One possible reason why a link between this secondary publication and the database is not made is that there is no value associated with database annotation.4 Scientists are valued on their peer-reviewed publications, not on their database annotations (which are not independently peer-reviewed). Furthermore, proper database annotation takes time and effort so there is little to gain in this endeavor.
Another barrier that contributes to disconnection between publications and data deposition is the delay in utilization of cyberinfrastructure by scientific publishers. Most publishers have at least an online presence and generally make the articles they publish available online for download, viewing, or printing but do little else to make use of the information they are communicating. Cyberinfrastructure is little more than a new means of distribution.

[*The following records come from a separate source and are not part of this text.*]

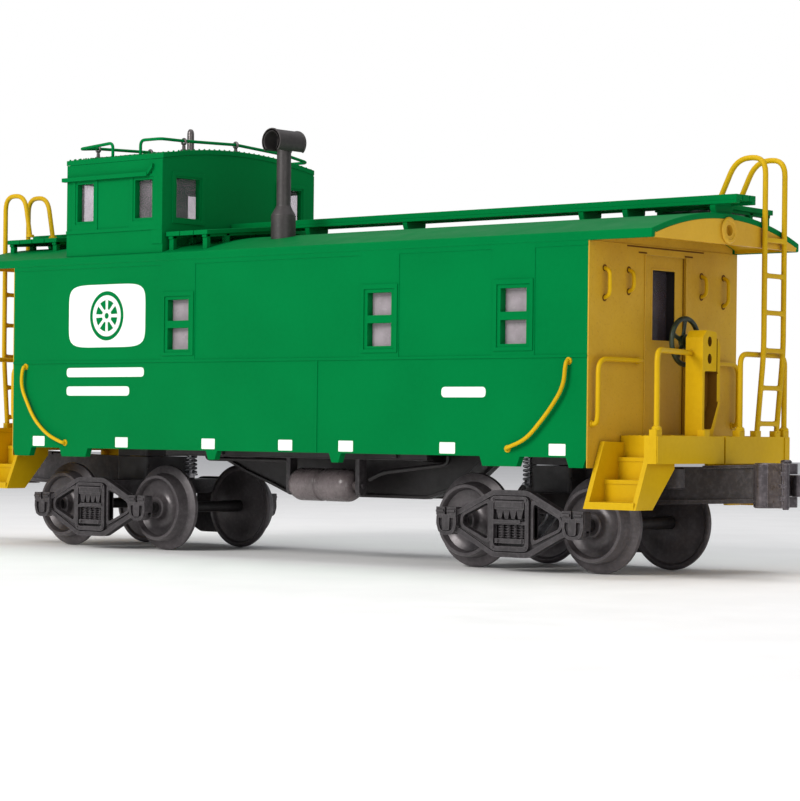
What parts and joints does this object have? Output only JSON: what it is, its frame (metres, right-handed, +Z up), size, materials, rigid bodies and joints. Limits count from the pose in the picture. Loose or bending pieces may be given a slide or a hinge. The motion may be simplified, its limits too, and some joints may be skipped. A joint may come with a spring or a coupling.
{
  "type": "model railway caboose",
  "caption": "O gauge model of a steel caboose with an off-centre cupola, end platforms, swivelling trucks, rolling wheelsets and opening knuckle couplers.",
  "frame": {"origin": "middle of the car's length and width, level with the lowest points of the wheel flanges; the rail tops are 2.45 mm above it", "axes": "+X along the car towards the end farther from the cupola, called the front; +Y to the car's left; +Z up"},
  "size_m": [0.2784, 0.0632, 0.1153],
  "materials": {
    "body_green": "semi-gloss",
    "safety_yellow": "semi-gloss",
    "frame_black": "satin",
    "tank_grey": "satin",
    "stack_grey": "satin",
    "window_glazing": "frosted",
    "lamp_glass": "clear",
    "wheel_green": "semi-gloss",
    "truck_casting": "satin",
    "wheel_metal": "satin",
    "bright_steel": "bright"
  },
  "bodies": {
    "car_body": {"body_shell": "body_green", "roof_shell": "body_green", "cupola_shell": "body_green", "cupola_roof": "body_green", "chassis_floor": "frame_black", "roofwalk_front": "body_green", "roofwalk_rear": "body_green", "smokejack": "stack_grey", "air_tank": "tank_grey", "lamp_bulb": "lamp_glass", "side_glazing_right": "window_glazing", "side_glazing_left": "window_glazing", "cupola_glazing": "window_glazing", "cupola_rail_front": "body_green", "cupola_rail_rear": "body_green", "side_grab_front_right": "safety_yellow", "side_grab_front_left": "safety_yellow", "side_grab_rear_right": "safety_yellow", "side_grab_rear_left": "safety_yellow", "door_glazing_front": "window_glazing", "platform_front": "safety_yellow", "railing_front_right": "safety_yellow", "railing_front_left": "safety_yellow", "ladder_front": "safety_yellow", "brake_stand_front": "safety_yellow", "pivot_screw_front": "bright_steel", "door_glazing_rear": "window_glazing", "platform_rear": "safety_yellow", "railing_rear_right": "safety_yellow", "railing_rear_left": "safety_yellow", "ladder_rear": "safety_yellow", "brake_stand_rear": "safety_yellow", "pivot_screw_rear": "bright_steel"},
    "brake_wheel_front_body": {"brake_wheel_front": "wheel_green"},
    "truck_front": {"truck_bolster_front": "truck_casting", "side_frame_front_left": "truck_casting", "side_frame_front_right": "truck_casting", "knuckle_pin_front": "bright_steel"},
    "knuckle_front_body": {"knuckle_front": "truck_casting"},
    "wheelset_front_outer": {"axle_front_outer": "bright_steel", "wheel_front_outer_left": "wheel_metal", "wheel_front_outer_right": "wheel_metal"},
    "wheelset_front_inner": {"axle_front_inner": "bright_steel", "wheel_front_inner_left": "wheel_metal", "wheel_front_inner_right": "wheel_metal"},
    "brake_wheel_rear_body": {"brake_wheel_rear": "wheel_green"},
    "truck_rear": {"truck_bolster_rear": "truck_casting", "side_frame_rear_left": "truck_casting", "side_frame_rear_right": "truck_casting", "knuckle_pin_rear": "bright_steel"},
    "knuckle_rear_body": {"knuckle_rear": "truck_casting"},
    "wheelset_rear_outer": {"axle_rear_outer": "bright_steel", "wheel_rear_outer_left": "wheel_metal", "wheel_rear_outer_right": "wheel_metal"},
    "wheelset_rear_inner": {"axle_rear_inner": "bright_steel", "wheel_rear_inner_left": "wheel_metal", "wheel_rear_inner_right": "wheel_metal"},
    "pickup_arm_body": {"pickup_arm": "bright_steel"},
    "pickup_roller_body": {"pickup_roller": "bright_steel"}
  },
  "joints": [
    {"name": "brake_wheel_front_turn", "type": "hinge", "parent": "car_body", "child": "brake_wheel_front_body", "pos_m": [0.1052, 0, 0.05455], "axis": [1, 0, 0], "continuous": true},
    {"name": "truck_front_swivel", "type": "hinge", "parent": "car_body", "child": "truck_front", "pos_m": [0.073, 0, 0.02495], "axis": [0, 0, 1], "range_deg": [-14, 14]},
    {"name": "knuckle_front_open", "type": "hinge", "parent": "truck_front", "child": "knuckle_front_body", "pos_m": [0.1312, 0.0034, 0.02145], "axis": [0, 0, 1], "range_deg": [0, 40]},
    {"name": "wheelset_front_outer_roll", "type": "hinge", "parent": "truck_front", "child": "wheelset_front_outer", "pos_m": [0.092, 0, 0.0115], "axis": [0, 1, 0], "continuous": true},
    {"name": "wheelset_front_inner_roll", "type": "hinge", "parent": "truck_front", "child": "wheelset_front_inner", "pos_m": [0.054, 0, 0.0115], "axis": [0, 1, 0], "continuous": true},
    {"name": "brake_wheel_rear_turn", "type": "hinge", "parent": "car_body", "child": "brake_wheel_rear_body", "pos_m": [-0.1052, 0, 0.05455], "axis": [1, 0, 0], "continuous": true},
    {"name": "truck_rear_swivel", "type": "hinge", "parent": "car_body", "child": "truck_rear", "pos_m": [-0.073, 0, 0.02495], "axis": [0, 0, 1], "range_deg": [-14, 14]},
    {"name": "knuckle_rear_open", "type": "hinge", "parent": "truck_rear", "child": "knuckle_rear_body", "pos_m": [-0.1312, -0.0034, 0.02145], "axis": [0, 0, 1], "range_deg": [0, 40]},
    {"name": "wheelset_rear_outer_roll", "type": "hinge", "parent": "truck_rear", "child": "wheelset_rear_outer", "pos_m": [-0.092, 0, 0.0115], "axis": [0, 1, 0], "continuous": true},
    {"name": "wheelset_rear_inner_roll", "type": "hinge", "parent": "truck_rear", "child": "wheelset_rear_inner", "pos_m": [-0.054, 0, 0.0115], "axis": [0, 1, 0], "continuous": true},
    {"name": "pickup_arm_lift", "type": "hinge", "parent": "truck_front", "child": "pickup_arm_body", "pos_m": [0.0656, 0, 0.01425], "axis": [0, 1, 0], "range_deg": [-6, 8]},
    {"name": "pickup_roller_spin", "type": "hinge", "parent": "pickup_arm_body", "child": "pickup_roller_body", "pos_m": [0.0576, 0, 0.0055], "axis": [0, 1, 0], "continuous": true}
  ]
}
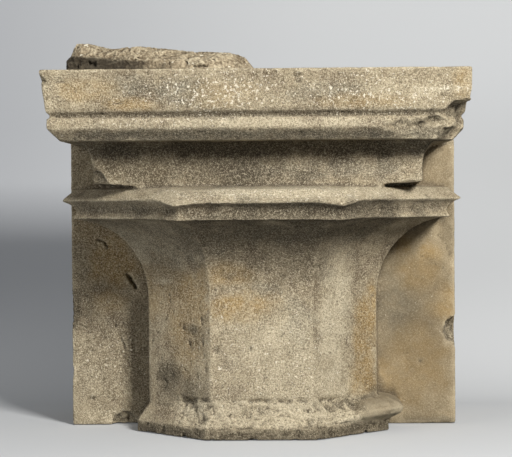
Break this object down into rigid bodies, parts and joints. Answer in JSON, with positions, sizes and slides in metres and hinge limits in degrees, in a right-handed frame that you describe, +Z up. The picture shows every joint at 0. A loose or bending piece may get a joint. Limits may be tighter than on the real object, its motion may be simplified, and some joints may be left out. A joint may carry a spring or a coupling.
{
  "type": "engaged capital",
  "caption": "Weathered stone capital of a half-octagonal wall respond: flared bell, beaked ledge and rectangular abacus on one bonded block.",
  "frame": {"origin": "on the underside, below the middle of the bonded block's front face", "axes": "+Z up, -Y out of the wall towards the viewer, +X along the wall to the viewer's right"},
  "size_m": [0.3642, 0.306, 0.3468],
  "materials": {
    "limestone": "weathered coarse limestone, tooled and worn",
    "mortar": "rough sandy lime mortar"
  },
  "bodies": {
    "root": {"capital_block": "limestone", "mortar_bed": "mortar"}
  },
  "joints": []
}
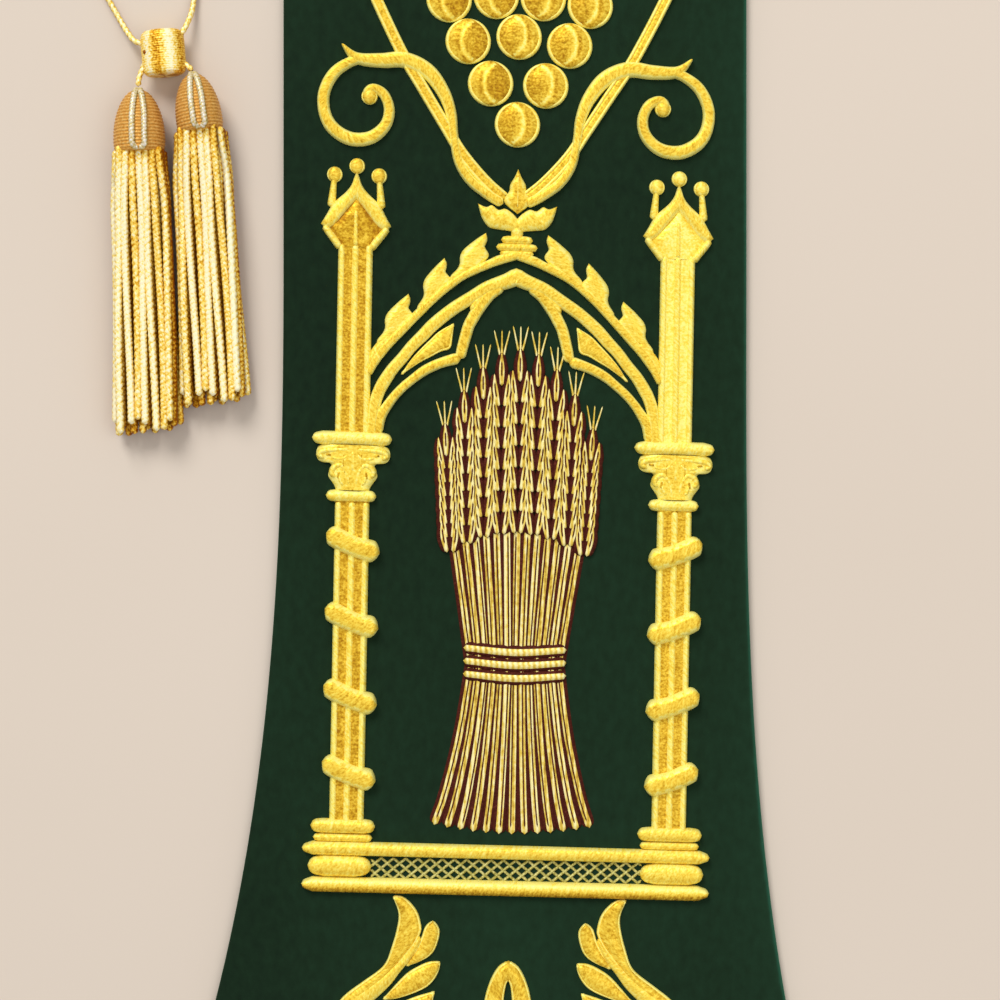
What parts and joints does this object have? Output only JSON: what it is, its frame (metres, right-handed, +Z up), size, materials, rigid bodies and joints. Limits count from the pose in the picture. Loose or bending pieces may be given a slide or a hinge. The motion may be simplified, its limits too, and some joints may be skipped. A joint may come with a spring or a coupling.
{
  "type": "clerical stole",
  "caption": "Clerical stole of green velvet laid flat, with flared ends, raised gold embroidery of vines, grapes and a gothic arch, and a front tie cord with slider and tassels.",
  "frame": {"origin": "middle of the laid-out stole's outline, on its underside", "axes": "+X towards the wearer's left-hand band as seen from above, +Y from the hems to the back of the neck, +Z up out of the embroidered face"},
  "size_m": [0.4152, 1.2424, 0.0125],
  "materials": {
    "green_velvet": "deep green velvet pile with raised gold satin-stitch embroidery",
    "gold_cord": "twisted gold metallic thread"
  },
  "bodies": {
    "root": {"stole_right": "green_velvet", "stole_left": "green_velvet", "cord_right": "gold_cord", "cord_left": "gold_cord", "drop_right": "gold_cord", "drop_left": "gold_cord", "slider": "gold_cord", "tassel_right": "gold_cord", "tassel_left": "gold_cord"}
  },
  "joints": []
}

A significant issue that complicates extensive use of publication content is intellectual property rights, an issue that is currently quite controversial. Some publishers have risen to the challenge and adopted the open access philosophy, publishing their articles under a Creative Commons AL license. This means that the content is free to use and distribute as long as the original attribution is maintained. The Public Library of Science (PLoS) and BioMedCentral (BMC) are good examples of publishers in the life sciences who have embraced the open access model. The articles published by these publishers and others are archived in a central repository, PubMed Central, which archives all open access articles in the life sciences. To date, there are over 54,000 articles in over 300 journals – hardly a major representation of the field, but still a solid beginning.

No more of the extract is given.